The announcement last week of the groundbreaking discovery by US and Japanese scientists won praise from leading critics of embryonic stem cell research, including US President George W. Bush and the Roman Catholic Church.
"It was a breakthrough. It allowed us to see a goal. But the goal is far off in the distance," Shinya Yamanaka, the leader of the Kyoto University research team, told AFP in an interview.
The development would eventually allow doctors to create stem cells using a patient's genetic code, eliminating the risk that the body would reject transplanted tissues or organs.
But Yamanaka cautioned it would still take a long time before researchers could treat stem cells from skin like those from embryos.
"Scientists have to continue embryonic stem cell research as it would take some time for us -- at least a year, I would say -- to prove its safety in research on monkey cells," followed by tests on human cells, he said.
Research involving embryonic stem cells -- which can develop into various organs or nerves -- is seen as having the potential to save lives by helping find cures for diseases such as cancer and diabetes.
But the studies have provoked a furore among religious conservatives, who argue that such research destroys a human life, albeit one at its earliest stage of development.
Bush has banned all federal funding for research on new human stem cells, battling with Congress, although money is still available for research on embryos gathered before the ban.
Japan, the largest spender on scientific research after the United States, has fewer taboos about embryonic research.
However, all projects in Japan need approval from a government panel on bioethics, which has restrictions including a prohibition on attempts at human cloning.

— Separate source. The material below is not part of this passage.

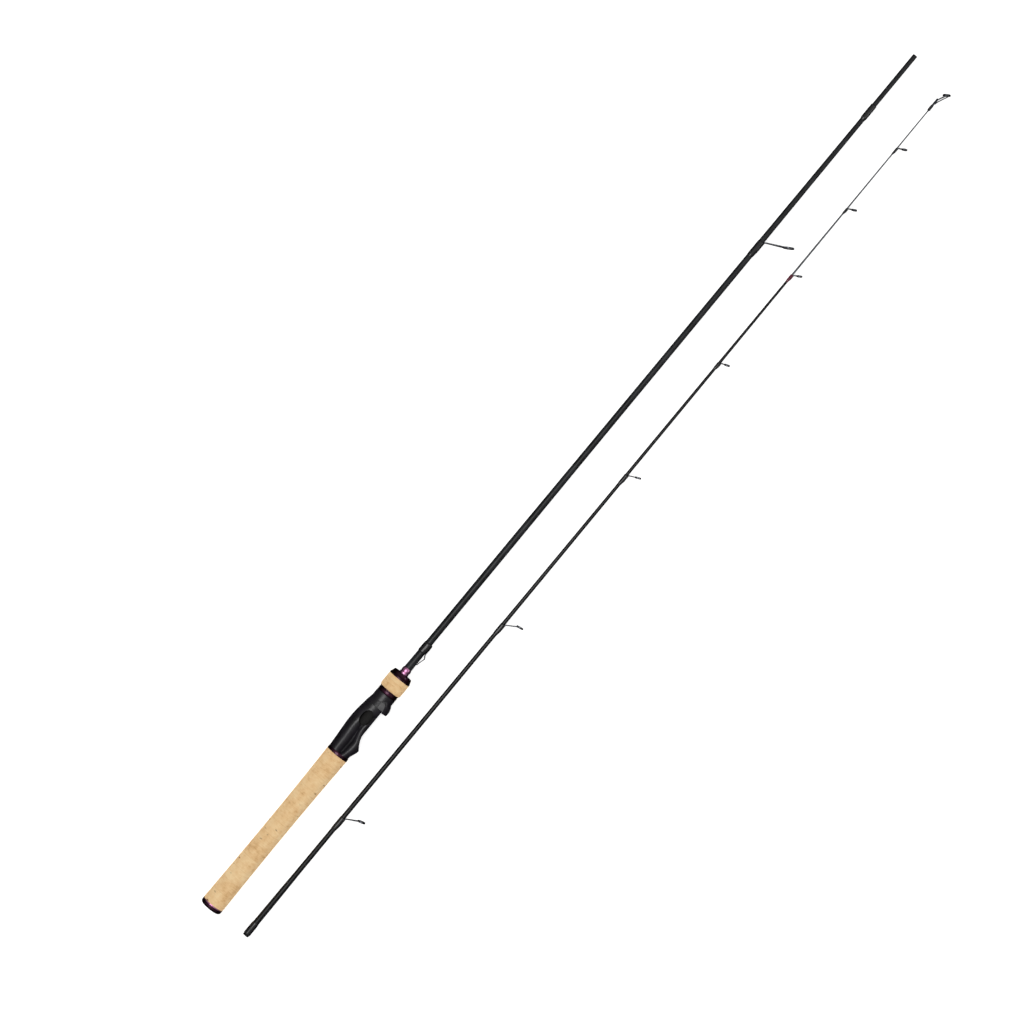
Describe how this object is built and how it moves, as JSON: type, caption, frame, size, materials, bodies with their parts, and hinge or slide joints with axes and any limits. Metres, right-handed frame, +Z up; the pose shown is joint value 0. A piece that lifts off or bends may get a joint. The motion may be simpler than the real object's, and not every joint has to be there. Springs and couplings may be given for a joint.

Many women are also hesitant to donate eggs.
"Before our success in the human skin research, we had to do research on animals because it is extremely hard to obtain human embryonic stem cells for research purposes," Yamanaka said.
Yamanaka's team generated versatile iPS (induced Pluripotent Stem) cells, which, like embryonic stem cells, can develop into various organs and tissues.
The researchers last year generated the world's first iPS cell by introducing four genes into mice skin.
In the breakthrough project, they succeeded in generating the human iPS cells by putting the same four genes into human skin cells.
This alternative way of developing stem cells, however, holds the risk of causing cancer because it uses a retrovirus -- seen as having a carcinogenic quality -- to make the skin cell function as a stem cell.
In addition, one of the four genes is a cancer gene.
"We have to test the safety of the alternative stem cells first, including the risk of cancer," said Yamanaka.
"But honestly, I can't predict at all how long it may take for us to solve the challenges," he said.
"We were able to adapt our mice experiment to human skin a year later, but it could have taken years. The same can be said for our future research," he said.
Other challenges include trying to verify that the iPS cells function in exactly the same way as embryonic stem cells using human eggs, he said.
Theoretically, iPS cells could also develop into human eggs and sperm. "Further research must be done in order to avoid the misuse of reproductive cells," Yamanaka said.
In a bid to skirt the ethical debate, another set of Japanese researchers in March said they had succeeded in cloning mouse embryos from unfertilised eggs, believing it was less controversial than using fertilised eggs.